- [DIRECTION]:
Each line containing the word "parts" should be found and copied.

++++ DATA RECORDS ++++

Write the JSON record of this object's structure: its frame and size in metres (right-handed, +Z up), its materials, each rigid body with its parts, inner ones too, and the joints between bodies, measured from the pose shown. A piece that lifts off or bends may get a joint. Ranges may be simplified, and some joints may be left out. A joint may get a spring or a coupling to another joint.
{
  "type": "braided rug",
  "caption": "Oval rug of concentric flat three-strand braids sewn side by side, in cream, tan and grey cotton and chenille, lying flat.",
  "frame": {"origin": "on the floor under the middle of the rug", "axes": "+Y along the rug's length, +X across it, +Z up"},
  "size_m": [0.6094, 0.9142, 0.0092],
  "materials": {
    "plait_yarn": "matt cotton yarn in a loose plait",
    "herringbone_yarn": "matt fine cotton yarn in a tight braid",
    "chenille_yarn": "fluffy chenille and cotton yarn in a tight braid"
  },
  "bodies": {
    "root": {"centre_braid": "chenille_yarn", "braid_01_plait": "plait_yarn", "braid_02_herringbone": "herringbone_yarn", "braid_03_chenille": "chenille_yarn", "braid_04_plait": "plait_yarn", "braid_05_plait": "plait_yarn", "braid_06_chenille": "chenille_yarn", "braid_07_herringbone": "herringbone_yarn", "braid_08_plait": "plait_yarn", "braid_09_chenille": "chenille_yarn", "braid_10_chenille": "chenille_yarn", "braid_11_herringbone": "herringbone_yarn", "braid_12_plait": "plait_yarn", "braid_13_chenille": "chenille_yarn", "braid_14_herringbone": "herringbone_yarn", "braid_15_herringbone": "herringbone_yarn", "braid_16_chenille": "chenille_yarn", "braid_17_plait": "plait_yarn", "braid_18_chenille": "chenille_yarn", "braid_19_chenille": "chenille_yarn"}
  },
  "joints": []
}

++++
++++ DATA RECORDS ++++

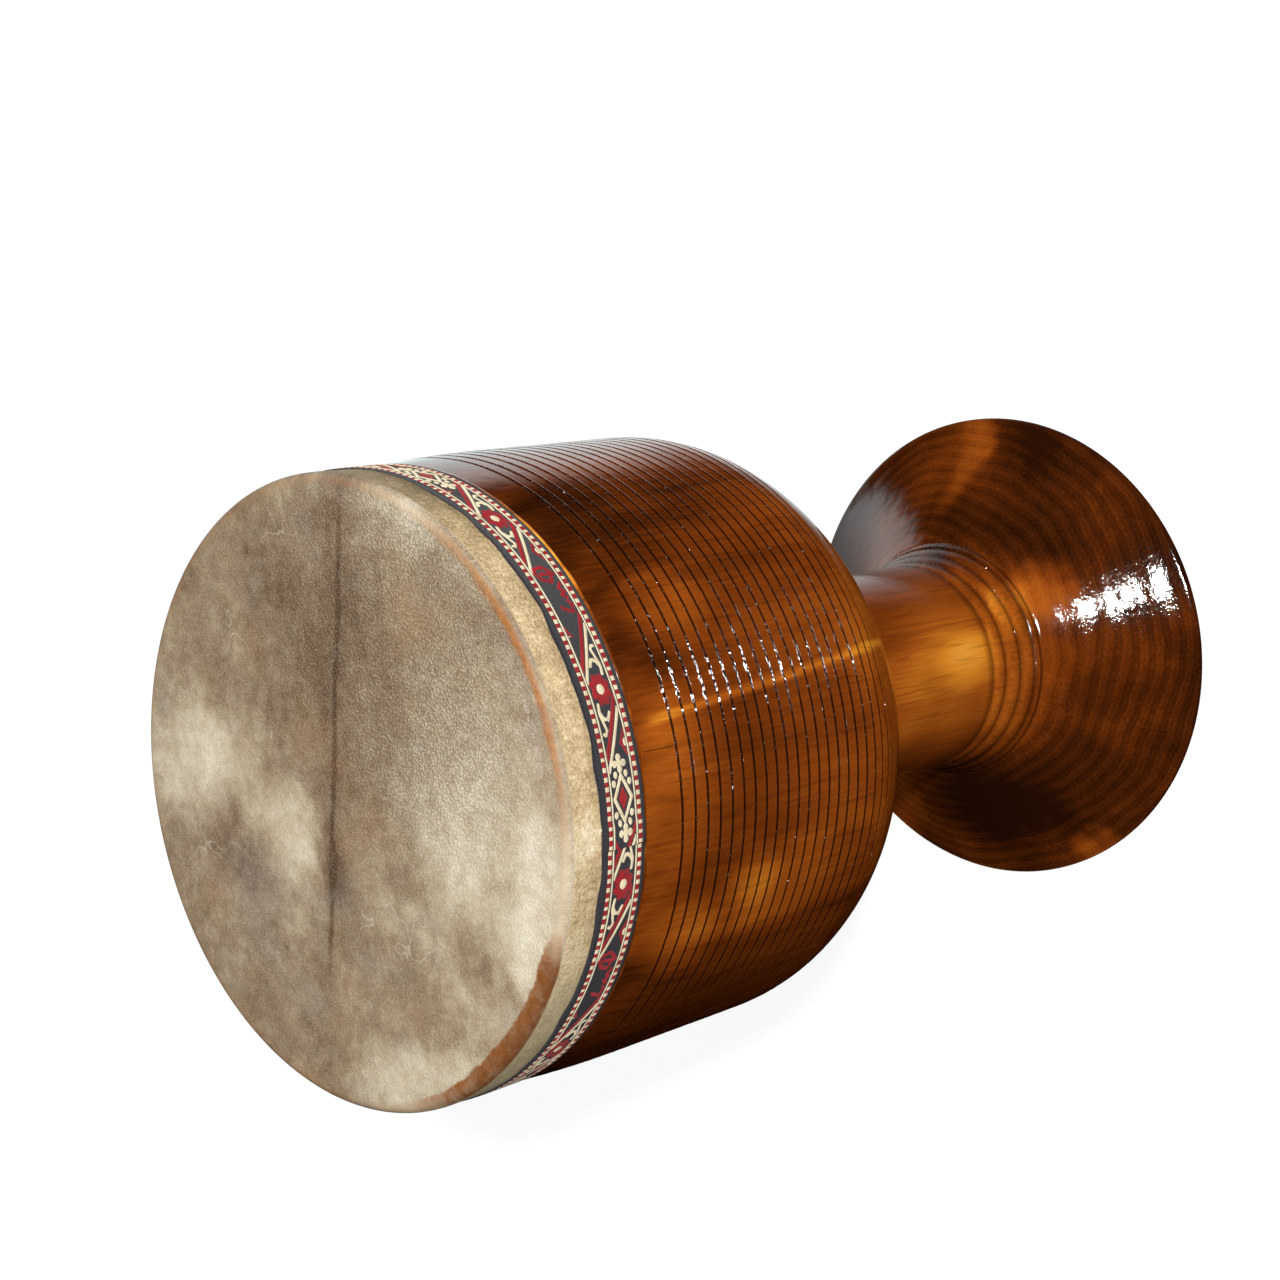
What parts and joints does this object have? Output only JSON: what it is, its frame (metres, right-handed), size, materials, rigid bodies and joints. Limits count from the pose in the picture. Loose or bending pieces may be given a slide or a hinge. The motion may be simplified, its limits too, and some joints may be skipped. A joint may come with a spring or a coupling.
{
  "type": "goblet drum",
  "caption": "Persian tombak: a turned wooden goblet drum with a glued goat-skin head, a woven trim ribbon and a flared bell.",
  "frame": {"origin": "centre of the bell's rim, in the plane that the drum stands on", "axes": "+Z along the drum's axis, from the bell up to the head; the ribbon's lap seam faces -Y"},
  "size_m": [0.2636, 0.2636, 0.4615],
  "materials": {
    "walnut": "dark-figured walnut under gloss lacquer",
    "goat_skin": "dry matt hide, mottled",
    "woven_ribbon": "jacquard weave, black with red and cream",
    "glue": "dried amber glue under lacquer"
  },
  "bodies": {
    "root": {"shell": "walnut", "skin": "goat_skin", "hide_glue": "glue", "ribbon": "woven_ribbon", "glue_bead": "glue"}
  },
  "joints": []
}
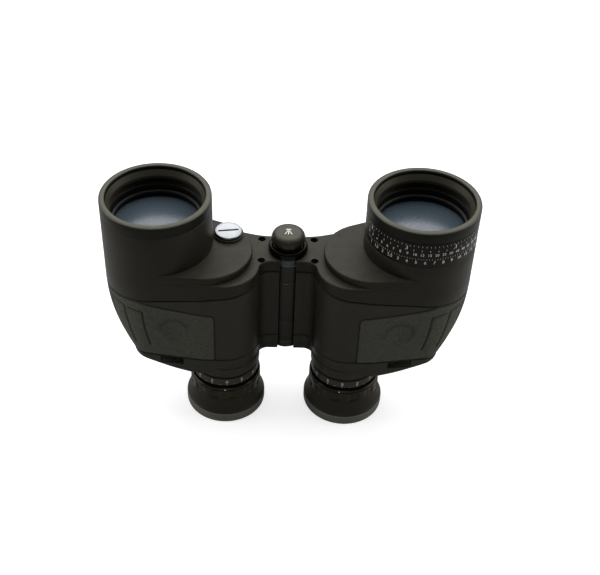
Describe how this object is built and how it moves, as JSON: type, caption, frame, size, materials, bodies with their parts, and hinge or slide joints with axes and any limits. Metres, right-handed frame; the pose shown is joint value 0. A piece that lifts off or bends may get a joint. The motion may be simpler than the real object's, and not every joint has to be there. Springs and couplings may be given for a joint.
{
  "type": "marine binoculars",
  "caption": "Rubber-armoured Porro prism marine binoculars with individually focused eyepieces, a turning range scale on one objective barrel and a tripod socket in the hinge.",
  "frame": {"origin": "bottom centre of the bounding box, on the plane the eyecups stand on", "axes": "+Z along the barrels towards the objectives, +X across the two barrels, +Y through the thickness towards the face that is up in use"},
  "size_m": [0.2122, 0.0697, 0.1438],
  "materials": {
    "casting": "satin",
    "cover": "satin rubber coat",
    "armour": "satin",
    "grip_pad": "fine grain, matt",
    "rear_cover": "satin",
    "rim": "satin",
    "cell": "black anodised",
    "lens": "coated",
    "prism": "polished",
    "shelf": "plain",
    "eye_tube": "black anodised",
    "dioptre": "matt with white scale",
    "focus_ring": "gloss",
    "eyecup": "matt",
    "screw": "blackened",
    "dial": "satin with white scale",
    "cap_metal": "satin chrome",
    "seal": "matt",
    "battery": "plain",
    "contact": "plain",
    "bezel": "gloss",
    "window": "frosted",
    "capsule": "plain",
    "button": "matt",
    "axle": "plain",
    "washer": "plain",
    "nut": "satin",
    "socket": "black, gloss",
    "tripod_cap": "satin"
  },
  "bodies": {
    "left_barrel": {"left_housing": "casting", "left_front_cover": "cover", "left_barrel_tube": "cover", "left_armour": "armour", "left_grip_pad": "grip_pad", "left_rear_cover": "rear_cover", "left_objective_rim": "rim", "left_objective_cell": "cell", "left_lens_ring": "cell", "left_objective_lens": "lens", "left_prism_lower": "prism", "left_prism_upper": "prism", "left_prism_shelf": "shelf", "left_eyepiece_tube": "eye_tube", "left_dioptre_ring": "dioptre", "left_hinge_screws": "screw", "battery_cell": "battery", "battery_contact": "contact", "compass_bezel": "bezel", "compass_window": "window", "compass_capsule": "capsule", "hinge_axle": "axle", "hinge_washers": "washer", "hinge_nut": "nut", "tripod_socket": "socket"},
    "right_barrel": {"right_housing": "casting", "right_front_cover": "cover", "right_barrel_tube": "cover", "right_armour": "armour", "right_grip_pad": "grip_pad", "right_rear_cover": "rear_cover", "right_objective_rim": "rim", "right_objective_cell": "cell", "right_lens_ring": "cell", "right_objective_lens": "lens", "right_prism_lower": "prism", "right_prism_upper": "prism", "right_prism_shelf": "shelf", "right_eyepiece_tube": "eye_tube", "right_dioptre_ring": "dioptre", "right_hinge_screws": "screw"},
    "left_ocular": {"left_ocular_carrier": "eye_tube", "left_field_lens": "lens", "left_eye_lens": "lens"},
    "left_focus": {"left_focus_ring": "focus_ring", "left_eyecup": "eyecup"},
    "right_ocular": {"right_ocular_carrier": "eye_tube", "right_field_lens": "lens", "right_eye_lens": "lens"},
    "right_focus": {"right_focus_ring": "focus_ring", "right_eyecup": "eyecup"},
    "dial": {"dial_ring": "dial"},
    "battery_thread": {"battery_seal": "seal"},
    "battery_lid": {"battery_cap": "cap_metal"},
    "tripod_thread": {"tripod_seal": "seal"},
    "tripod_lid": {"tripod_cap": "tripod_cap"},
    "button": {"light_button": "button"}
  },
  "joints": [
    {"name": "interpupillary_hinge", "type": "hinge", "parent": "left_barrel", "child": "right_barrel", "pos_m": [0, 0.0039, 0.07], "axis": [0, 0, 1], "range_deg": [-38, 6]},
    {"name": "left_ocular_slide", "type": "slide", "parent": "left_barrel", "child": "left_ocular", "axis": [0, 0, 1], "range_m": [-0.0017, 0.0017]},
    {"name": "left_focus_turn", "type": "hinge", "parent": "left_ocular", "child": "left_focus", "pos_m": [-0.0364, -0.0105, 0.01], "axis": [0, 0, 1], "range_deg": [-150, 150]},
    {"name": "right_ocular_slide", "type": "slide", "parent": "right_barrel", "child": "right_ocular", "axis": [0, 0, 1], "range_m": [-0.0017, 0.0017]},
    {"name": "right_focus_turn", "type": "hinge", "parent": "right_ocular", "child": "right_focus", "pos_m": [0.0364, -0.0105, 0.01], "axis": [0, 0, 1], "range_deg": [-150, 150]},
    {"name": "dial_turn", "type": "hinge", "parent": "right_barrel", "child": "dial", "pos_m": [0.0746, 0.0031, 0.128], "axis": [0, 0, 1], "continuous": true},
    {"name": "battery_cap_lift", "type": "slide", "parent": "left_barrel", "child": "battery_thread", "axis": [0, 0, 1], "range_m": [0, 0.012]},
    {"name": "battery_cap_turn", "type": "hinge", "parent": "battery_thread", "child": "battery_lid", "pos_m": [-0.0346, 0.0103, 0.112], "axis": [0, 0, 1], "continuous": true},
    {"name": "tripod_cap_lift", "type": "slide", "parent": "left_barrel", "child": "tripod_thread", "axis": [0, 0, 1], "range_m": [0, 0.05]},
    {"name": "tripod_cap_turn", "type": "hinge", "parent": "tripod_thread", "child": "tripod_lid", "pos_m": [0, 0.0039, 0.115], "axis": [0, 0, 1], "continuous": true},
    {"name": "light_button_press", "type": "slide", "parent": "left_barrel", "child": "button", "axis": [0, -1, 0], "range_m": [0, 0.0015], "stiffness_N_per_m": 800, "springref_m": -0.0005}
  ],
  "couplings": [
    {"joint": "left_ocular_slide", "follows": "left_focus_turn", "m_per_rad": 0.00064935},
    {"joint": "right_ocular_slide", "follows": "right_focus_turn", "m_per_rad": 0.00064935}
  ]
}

++++
++++ DATA RECORDS ++++

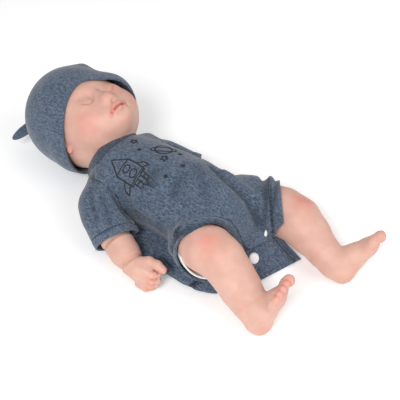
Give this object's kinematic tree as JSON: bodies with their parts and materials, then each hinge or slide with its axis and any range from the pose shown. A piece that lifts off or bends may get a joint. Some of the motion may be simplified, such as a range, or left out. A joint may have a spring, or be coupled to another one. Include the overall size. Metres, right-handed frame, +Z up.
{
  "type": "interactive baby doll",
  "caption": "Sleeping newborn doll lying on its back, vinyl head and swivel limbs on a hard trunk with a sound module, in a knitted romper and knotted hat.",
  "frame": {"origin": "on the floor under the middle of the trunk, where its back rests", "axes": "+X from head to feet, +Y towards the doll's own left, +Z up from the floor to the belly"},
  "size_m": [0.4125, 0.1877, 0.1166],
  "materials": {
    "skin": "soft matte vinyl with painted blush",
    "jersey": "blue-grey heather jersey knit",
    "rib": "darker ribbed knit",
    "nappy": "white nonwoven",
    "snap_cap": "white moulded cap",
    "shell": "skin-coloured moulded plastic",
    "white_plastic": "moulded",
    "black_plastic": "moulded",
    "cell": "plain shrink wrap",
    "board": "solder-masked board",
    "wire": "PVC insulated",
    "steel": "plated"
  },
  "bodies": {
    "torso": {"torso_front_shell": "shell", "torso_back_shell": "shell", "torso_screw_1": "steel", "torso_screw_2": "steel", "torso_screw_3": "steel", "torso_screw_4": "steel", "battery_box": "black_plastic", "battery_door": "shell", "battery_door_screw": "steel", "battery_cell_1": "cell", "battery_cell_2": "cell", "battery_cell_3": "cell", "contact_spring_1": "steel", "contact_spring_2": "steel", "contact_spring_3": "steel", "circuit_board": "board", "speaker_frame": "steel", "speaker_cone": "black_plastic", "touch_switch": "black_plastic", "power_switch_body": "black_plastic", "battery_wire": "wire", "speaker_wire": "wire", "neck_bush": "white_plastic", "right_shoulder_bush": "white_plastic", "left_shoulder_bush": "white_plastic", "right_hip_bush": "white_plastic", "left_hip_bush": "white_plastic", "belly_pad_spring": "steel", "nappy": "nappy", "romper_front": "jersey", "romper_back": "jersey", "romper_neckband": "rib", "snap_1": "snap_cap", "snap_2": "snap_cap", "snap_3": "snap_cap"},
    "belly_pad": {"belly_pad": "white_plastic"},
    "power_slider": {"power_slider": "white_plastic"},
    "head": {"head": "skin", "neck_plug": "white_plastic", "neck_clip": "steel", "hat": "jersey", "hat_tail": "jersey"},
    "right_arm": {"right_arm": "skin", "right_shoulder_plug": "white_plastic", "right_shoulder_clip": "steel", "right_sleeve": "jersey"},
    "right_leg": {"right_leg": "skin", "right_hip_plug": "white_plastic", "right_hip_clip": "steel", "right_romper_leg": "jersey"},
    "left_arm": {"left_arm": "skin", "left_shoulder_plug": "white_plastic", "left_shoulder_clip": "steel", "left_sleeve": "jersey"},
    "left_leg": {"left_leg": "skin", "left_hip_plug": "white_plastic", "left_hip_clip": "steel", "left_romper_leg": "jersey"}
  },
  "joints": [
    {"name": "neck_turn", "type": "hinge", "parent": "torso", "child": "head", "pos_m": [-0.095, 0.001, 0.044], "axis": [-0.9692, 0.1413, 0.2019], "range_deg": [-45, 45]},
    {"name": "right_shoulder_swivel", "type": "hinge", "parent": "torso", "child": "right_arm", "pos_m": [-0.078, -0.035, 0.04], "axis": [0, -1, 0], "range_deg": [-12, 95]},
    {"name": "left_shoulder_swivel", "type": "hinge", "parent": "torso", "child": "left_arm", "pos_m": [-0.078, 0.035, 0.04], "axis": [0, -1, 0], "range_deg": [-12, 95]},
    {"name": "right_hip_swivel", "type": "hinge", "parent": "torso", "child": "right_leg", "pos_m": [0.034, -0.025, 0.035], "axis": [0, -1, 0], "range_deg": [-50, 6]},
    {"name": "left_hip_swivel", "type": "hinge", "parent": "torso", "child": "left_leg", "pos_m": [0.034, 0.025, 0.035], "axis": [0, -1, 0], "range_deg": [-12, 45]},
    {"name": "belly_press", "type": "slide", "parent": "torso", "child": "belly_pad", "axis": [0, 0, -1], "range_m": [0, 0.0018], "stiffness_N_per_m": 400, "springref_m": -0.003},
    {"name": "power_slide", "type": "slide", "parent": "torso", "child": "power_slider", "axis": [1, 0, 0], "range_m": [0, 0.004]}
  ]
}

++++

- [RESULT OF THIS TASK]:
Write the JSON record of this object's structure: its frame and size in metres (right-handed, +Z up), its materials, each rigid body with its parts, inner ones too, and the joints between bodies, measured from the pose shown. A piece that lifts off or bends may get a joint. Ranges may be simplified, and some joints may be left out. A joint may get a spring or a coupling to another joint.
What parts and joints does this object have? Output only JSON: what it is, its frame (metres, right-handed), size, materials, rigid bodies and joints. Limits count from the pose in the picture. Loose or bending pieces may be given a slide or a hinge. The motion may be simplified, its limits too, and some joints may be skipped. A joint may come with a spring or a coupling.
Describe how this object is built and how it moves, as JSON: type, caption, frame, size, materials, bodies with their parts, and hinge or slide joints with axes and any limits. Metres, right-handed frame; the pose shown is joint value 0. A piece that lifts off or bends may get a joint. The motion may be simpler than the real object's, and not every joint has to be there. Springs and couplings may be given for a joint.
Give this object's kinematic tree as JSON: bodies with their parts and materials, then each hinge or slide with its axis and any range from the pose shown. A piece that lifts off or bends may get a joint. Some of the motion may be simplified, such as a range, or left out. A joint may have a spring, or be coupled to another one. Include the overall size. Metres, right-handed frame, +Z up.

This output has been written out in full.